[Task objective]:
Copy down all of the data underneath, exactly as shown.

[Data excerpt]:
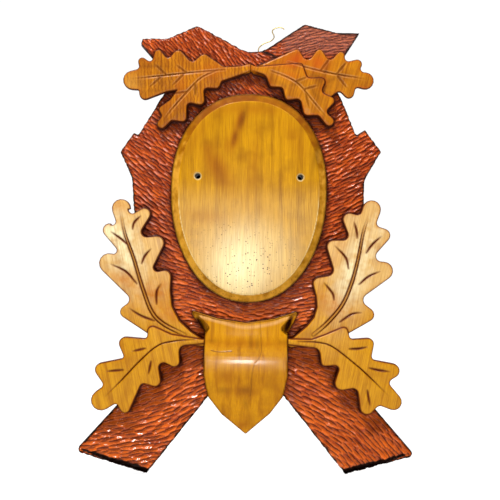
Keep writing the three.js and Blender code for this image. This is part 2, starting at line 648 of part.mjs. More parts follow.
function hangerStrap() {
  const axis = new THREE.Vector3(0, ringAxisHeight, eyeLevel);
  const end = ringAxisHeight - strapLength;
  const flat = solidOf(block(
    new THREE.Vector3(-strapWidth / 2, end, strapFace),
    new THREE.Vector3(strapWidth / 2, ringAxisHeight, strapFace + strapThickness),
  ));
  const barrel = (radius, length) => solidOf(new THREE.CylinderGeometry(radius, radius, length, roundSides)
    .rotateZ(Math.PI / 2)
    .translate(axis.x, axis.y, axis.z));
  const bored = flat.add(barrel(eyeRadius, strapWidth))
    .subtract(barrel(ringWire / 2 + seatGap, strapWidth + 2 * cutOverrun));
  const strap = strapScrewPlaces().reduce((left, [x, y]) => left.subtract(rod(
    x, y, strapScrewDiameter / 2 + screwClearance, strapFace - cutOverrun, pocketDepth + cutOverrun,
  )), bored);
  addPiece('hanger_strap', strap, steel);
}

// A ring with straight sides and a round foot, hanging down as close to the strap as it can
function hangingRing() {
  const halfWidth = (ringInnerWidth + ringWire) / 2;
  const drop = ringInnerLength + ringWire;
  const swing = Math.asin((eyeLevel - (strapFace - seatGap - ringWire / 2)) / drop);
  const side = drop - halfWidth;
  const foot = [1, 2, 3, 4, 5].map((k) => {
    const angle = Math.PI * (1 + k / 6);
    return new THREE.Vector3(halfWidth * Math.cos(angle), halfWidth * Math.sin(angle) - side, 0);
  });
  const down = [0, side / 2, side].map((below) => new THREE.Vector3(-halfWidth, -below, 0));
  const up = [side, side / 2, 0].map((below) => new THREE.Vector3(halfWidth, -below, 0));
  const bow = swept(polygon(wireSides, ringWire / 2), [...down, ...foot, ...up], ringSteps);
  const bar = new THREE.CylinderGeometry(ringWire / 2, ringWire / 2, 2 * halfWidth + ringWire, wireSides);
  const ring = bow
    .add(solidOf(bar.rotateZ(Math.PI / 2)))
    .rotate([THREE.MathUtils.radToDeg(swing), 0, 0])
    .translate([0, ringAxisHeight, eyeLevel]);
  addPiece('hanging_ring', ring, steel);
}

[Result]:
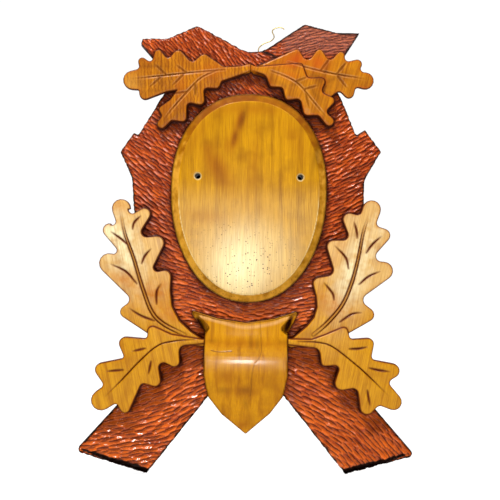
Keep writing the three.js and Blender code for this image. This is part 2, starting at line 648 of part.mjs. More parts follow.
function hangerStrap() {
  const axis = new THREE.Vector3(0, ringAxisHeight, eyeLevel);
  const end = ringAxisHeight - strapLength;
  const flat = solidOf(block(
    new THREE.Vector3(-strapWidth / 2, end, strapFace),
    new THREE.Vector3(strapWidth / 2, ringAxisHeight, strapFace + strapThickness),
  ));
  const barrel = (radius, length) => solidOf(new THREE.CylinderGeometry(radius, radius, length, roundSides)
    .rotateZ(Math.PI / 2)
    .translate(axis.x, axis.y, axis.z));
  const bored = flat.add(barrel(eyeRadius, strapWidth))
    .subtract(barrel(ringWire / 2 + seatGap, strapWidth + 2 * cutOverrun));
  const strap = strapScrewPlaces().reduce((left, [x, y]) => left.subtract(rod(
    x, y, strapScrewDiameter / 2 + screwClearance, strapFace - cutOverrun, pocketDepth + cutOverrun,
  )), bored);
  addPiece('hanger_strap', strap, steel);
}

// A ring with straight sides and a round foot, hanging down as close to the strap as it can
function hangingRing() {
  const halfWidth = (ringInnerWidth + ringWire) / 2;
  const drop = ringInnerLength + ringWire;
  const swing = Math.asin((eyeLevel - (strapFace - seatGap - ringWire / 2)) / drop);
  const side = drop - halfWidth;
  const foot = [1, 2, 3, 4, 5].map((k) => {
    const angle = Math.PI * (1 + k / 6);
    return new THREE.Vector3(halfWidth * Math.cos(angle), halfWidth * Math.sin(angle) - side, 0);
  });
  const down = [0, side / 2, side].map((below) => new THREE.Vector3(-halfWidth, -below, 0));
  const up = [side, side / 2, 0].map((below) => new THREE.Vector3(halfWidth, -below, 0));
  const bow = swept(polygon(wireSides, ringWire / 2), [...down, ...foot, ...up], ringSteps);
  const bar = new THREE.CylinderGeometry(ringWire / 2, ringWire / 2, 2 * halfWidth + ringWire, wireSides);
  const ring = bow
    .add(solidOf(bar.rotateZ(Math.PI / 2)))
    .rotate([THREE.MathUtils.radToDeg(swing), 0, 0])
    .translate([0, ringAxisHeight, eyeLevel]);
  addPiece('hanging_ring', ring, steel);
}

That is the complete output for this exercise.